As the monoculture coalesces once more, it’s not clear that a class of elect cultural commentators and public intellectuals will come with it. What we have instead, it seems, is a mediasphere that has been rendered totally flattened, servile, and reactionary; tasked not with talking about the art that structures popular culture but with repeating and sifting through the content it leaves behind.
Recently, a clip of Ted Lasso made its way across Twitter for a round of ritual mockery.2 It was the first I’ve ever seen of the show, and it was immensely disheartening. In it, a locker room discusses the ethics of sharing nudes without consent. The clip feels like a PSA in its stilted dialogue, strawman viewpoints, and offensively obvious moral preaching. It deserved every ounce of the scorn heaped upon it. Popular art, and even popular entertainment, has to aspire to more than lazily re-affirming and titillating the worldviews of the audiences engaging with it. So, too, must the discussion around popular culture aspire for more: not merely an exhortation to consume more, identify more, and post more, but to sit with the things they have chosen to give their time and attention to. Without real analysis, entertainment is just stimulus.

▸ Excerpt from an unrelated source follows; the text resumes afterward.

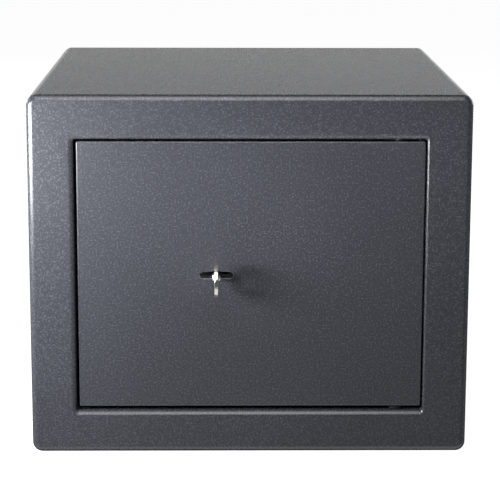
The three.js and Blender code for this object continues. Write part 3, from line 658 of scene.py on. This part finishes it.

One could theorize for days about what exactly draws the media class to Succession. Might there, deep down, be a sort of association with the grotesquely elite class the show depicts? Does the media class feel a sort of Oedipal resonance with a show about a tyrannical but successful father leaving behind damaged and perpetually failing heirs? Some questions may be better left unasked.
It feels worth noting that the account which shared the clip in earnest and good faith appears to double as a Succession Stan account.